Customs.

This is a diverse and  complex  area for importers and exporters. It is always advisable to engage experts to assist. The information below is simply a guide.

Possible Trading Scenarios.
Depending on trade agreements between your country and other countries, there are three situations that you might encounter when your business trades with another company located in a foreign country.
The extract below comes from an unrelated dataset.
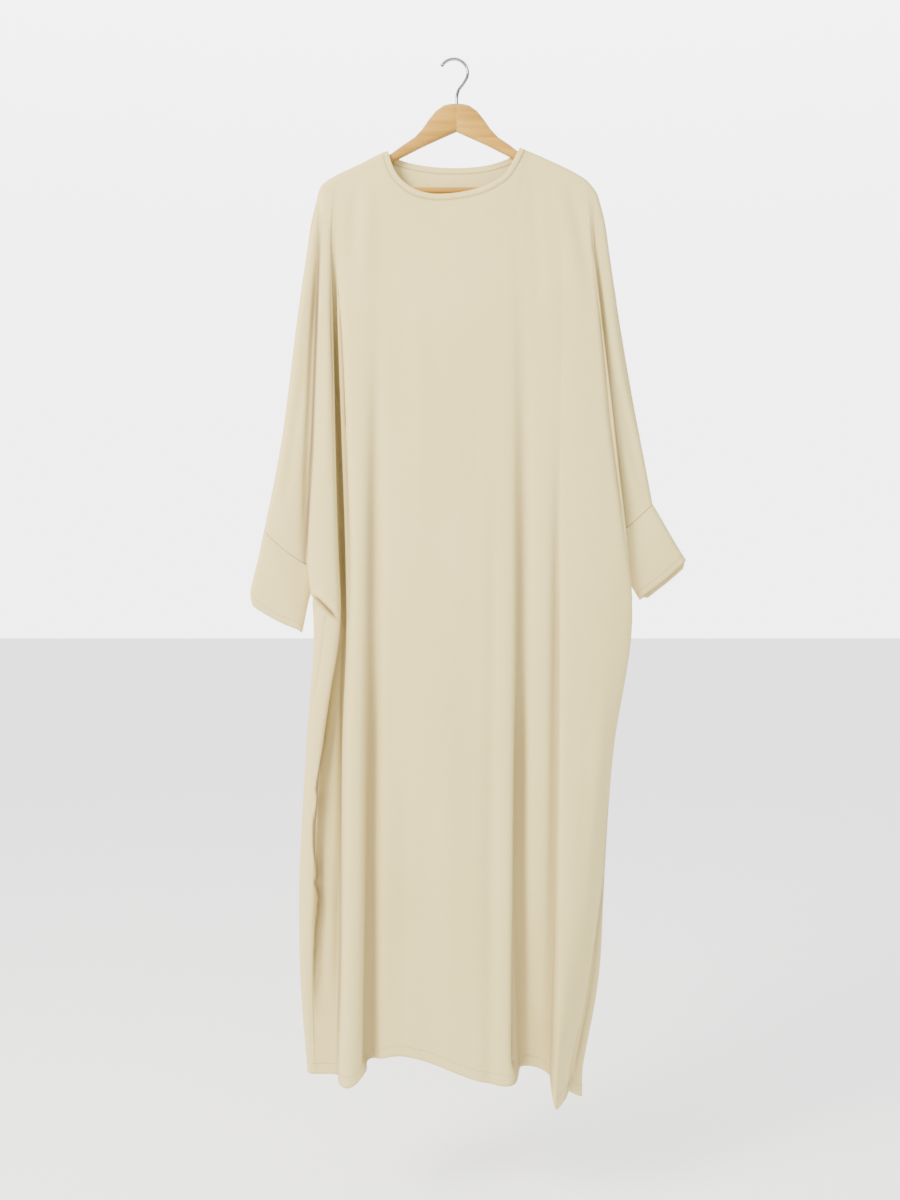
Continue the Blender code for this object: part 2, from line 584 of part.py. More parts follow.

  • Trade within a customs union
  • Trade based on a free trade agreement
  • Trade with an independent third country

What is a Customs Union?
A customs union is an association formed when two or more sovereign states agree to eliminate or reduce trade restrictions among themselves and to adopt a common trade policy toward outsiders. For members of a Customs Union, no rules are needed to determine which goods inside the union can move freely and no origin rules are needed, therefore, no internal frontiers are needed for customs or external trade purposes.

Customs unions are designed to lower costs of imported goods and to enlarge markets. Member countries can thus concentrate on products that are easiest to produce in terms of their own resources and import other essential products at minimal expense.

The European Union (EU) was established on November 1, 1993. Under the Maastricht Treaty, European citizenship was granted to citizens of each member state. Customs and immigration agreements were enhanced to allow European citizens greater freedom to live, work, or study in any of the member states and border controls were relaxed.

The primary goals of the European Union are to

  • Reduce or eliminate trade restrictions
  • Standardize VAT (Value Added Tax)
  • Establish a common European currency.

In the EU, INTRASTAT (intra-European Union trade statistics) declarations are required for the trade of certain commodities between EU member states for statistical purposes.
For more information about the European Union, see http://europa.eu.int/
On January 1, 1996, the Customs Union between the European Union and Turkey was established creating the closest economic and political relationship between the EU and any non-member country. The primary characteristic of the union is that goods can move freely between the EU and Turkey without being subject to customs duties or quantitative restrictions.

What is a Free Trade Agreement?
A free trade agreement (FTA) between countries seeks to reduce or eliminate customs duties and restrictions to the exchange of commodities between them. Unlike a customs union, an FTA is binding for trading purposes only – there are no common political institutions involved and the sovereignty of member states is left intact. There is no intent to integrate the economies or to turn them into a single economy.
Examples of free trade areas include:

  • European Economic Area (EEA)
  • European Free Trade Association (EFTA)
  • North American Free Trade Agreement (NAFTA)
  • Caribbean Community and Common Market (Caricom)
  • Mercado Comun del Sur (MERCOSUR)

The North American Free Trade Agreement (NAFTA) involves the USA, Mexico and Canada. NAFTA eliminates tariffs and other trade barriers on approximately 10,000 goods over a period of 15 years beginning in 1994. Additionally, it promotes conditions of fair competition in the area of free trade and increases investment opportunities between the parties of the agreement. The NAFTA creates a free trade area, not a common market. Therefore, customs administrations still exist and goods entering Canada, Mexico or the United States must still comply with each country’s laws and regulations.
The European Free Trade Association (EFTA) was established in 1960 to remove trade barriers and promote closer economic cooperation throughout Western Europe.

MERCOSUR: Comprising Argentina, Paraguay, Uruguay and Brazil, the Southern Common Market (MERCOSUR) was initially established on March 26, 1991, with the Asuncion Treaty in Paraguay. It represents approximately 190 million individuals.
The objectives of MERCOSUR include

  • Free transit of production goods, services and factors between member states
  • Eliminating customs rights and lifting nontariff restrictions on the transit of goods
  • Fixing a common external tariff
  • Adopting a common trade policy with regard to nonmember states
  • Coordinating positions in regional and international commercial and economic meetings
  • Coordinating policies of member states relating to foreign trade, agriculture, industry, taxes, the monetary system, exchange and capital, services, customs, transport and communications to ensure free competition between member states
  • Commitment by the member states to make adjustments to their laws to strengthen the integration process.

For more information about MERCOSUR, see
http://www.americasnet.com/mauritz/mercosur/english/
Trade with a Third Country
When you trade with an independent third country (one with which your country has no free trade agreement or is not a member country of a customs union), your company is subject to all customs tax regulations and must make duty payments for goods transferred to or from that country. Duty rate schedules are provided by the customs authorities in each country and are assessed for certain goods listed in the Harmonized Commodity Description and Coding System (HS).

The information above is simply a guide and is in no way legally binding and seeks to be as accurate as possible at the time of publication.Always seek expert advice from your local taxation / customs department.